***** GIVEN MATERIAL

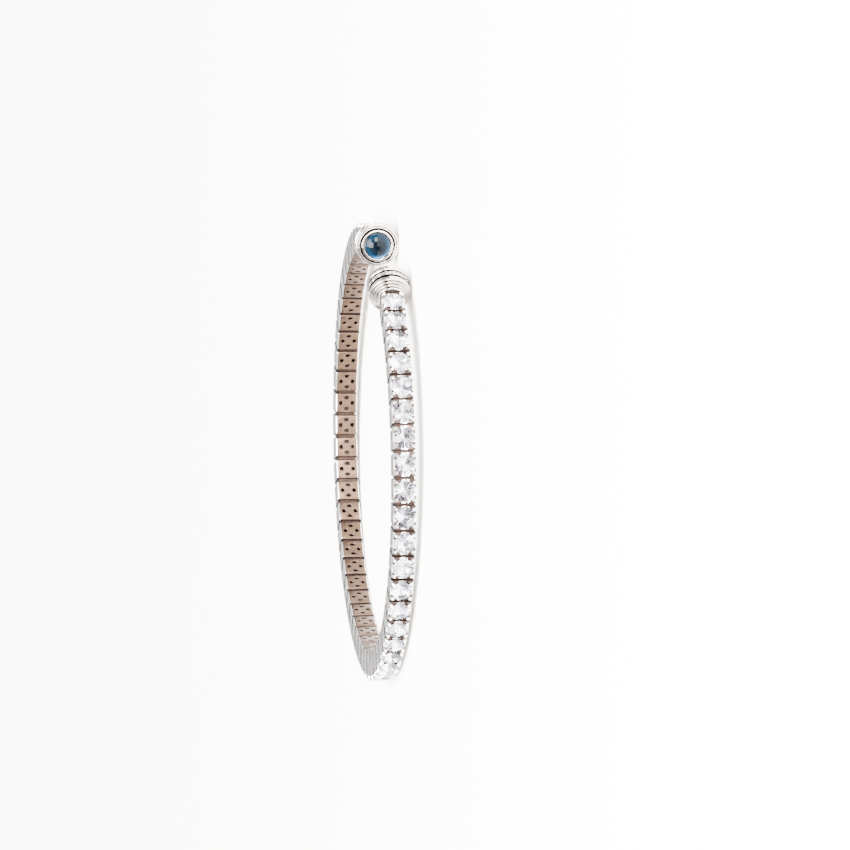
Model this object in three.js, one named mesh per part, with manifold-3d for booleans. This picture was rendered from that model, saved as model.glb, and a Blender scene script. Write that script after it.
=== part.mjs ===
// Flexible tennis cuff. Fifty-one square four-claw links, each with a round brilliant-cut stone,
// sit side by side on a flat spring core. The core ends in two stepped drums, which face each
// other across the opening and carry a ring of small stones and a domed stone each.
// Millimetres, +Z up. The cuff lies on its side with its opening towards -Y, and leans a
// little, because the drums are wider than the links.

import * as THREE from "three";
import { mergeVertices } from "three/addons/utils/BufferGeometryUtils.js";
import { ConvexGeometry } from "three/addons/geometries/ConvexGeometry.js";
import Module from "manifold-3d";

const wasm = await Module();
wasm.setup();

// Driving dimensions of the run of links

const LINK_COUNT = 51;
const STONE_DIAMETER = 2.75;
const STONE_MARGIN = 0.1; // metal that shows round the stone, seen from outside
const LINK_GAP = 0.35; // clear space between two links
const OVALNESS = 0.07; // share by which the loop is wider than round along X
const MOUTH = 9.4; // clear way between the two domed stones, along the loop

// Driving dimensions of one link, from the inner face outwards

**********

• REQUEST: Take the listing above and set it down exactly.

• ANSWER TO THE TASK:
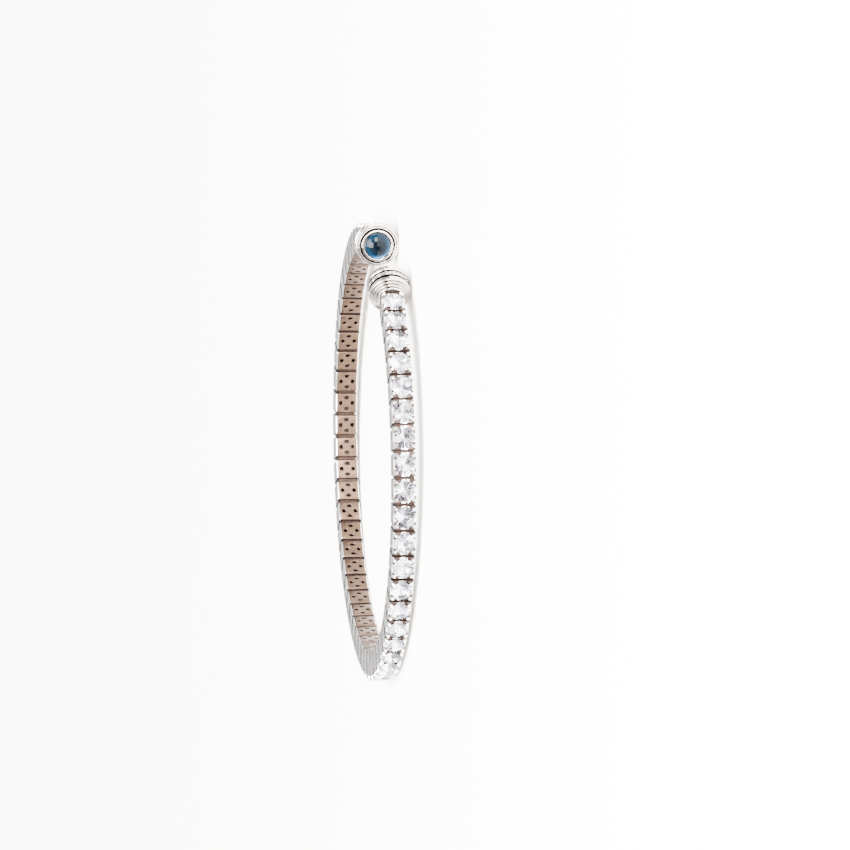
Model this object in three.js, one named mesh per part, with manifold-3d for booleans. This picture was rendered from that model, saved as model.glb, and a Blender scene script. Write that script after it.
=== part.mjs ===
// Flexible tennis cuff. Fifty-one square four-claw links, each with a round brilliant-cut stone,
// sit side by side on a flat spring core. The core ends in two stepped drums, which face each
// other across the opening and carry a ring of small stones and a domed stone each.
// Millimetres, +Z up. The cuff lies on its side with its opening towards -Y, and leans a
// little, because the drums are wider than the links.

import * as THREE from "three";
import { mergeVertices } from "three/addons/utils/BufferGeometryUtils.js";
import { ConvexGeometry } from "three/addons/geometries/ConvexGeometry.js";
import Module from "manifold-3d";

const wasm = await Module();
wasm.setup();

// Driving dimensions of the run of links

const LINK_COUNT = 51;
const STONE_DIAMETER = 2.75;
const STONE_MARGIN = 0.1; // metal that shows round the stone, seen from outside
const LINK_GAP = 0.35; // clear space between two links
const OVALNESS = 0.07; // share by which the loop is wider than round along X
const MOUTH = 9.4; // clear way between the two domed stones, along the loop

// Driving dimensions of one link, from the inner face outwards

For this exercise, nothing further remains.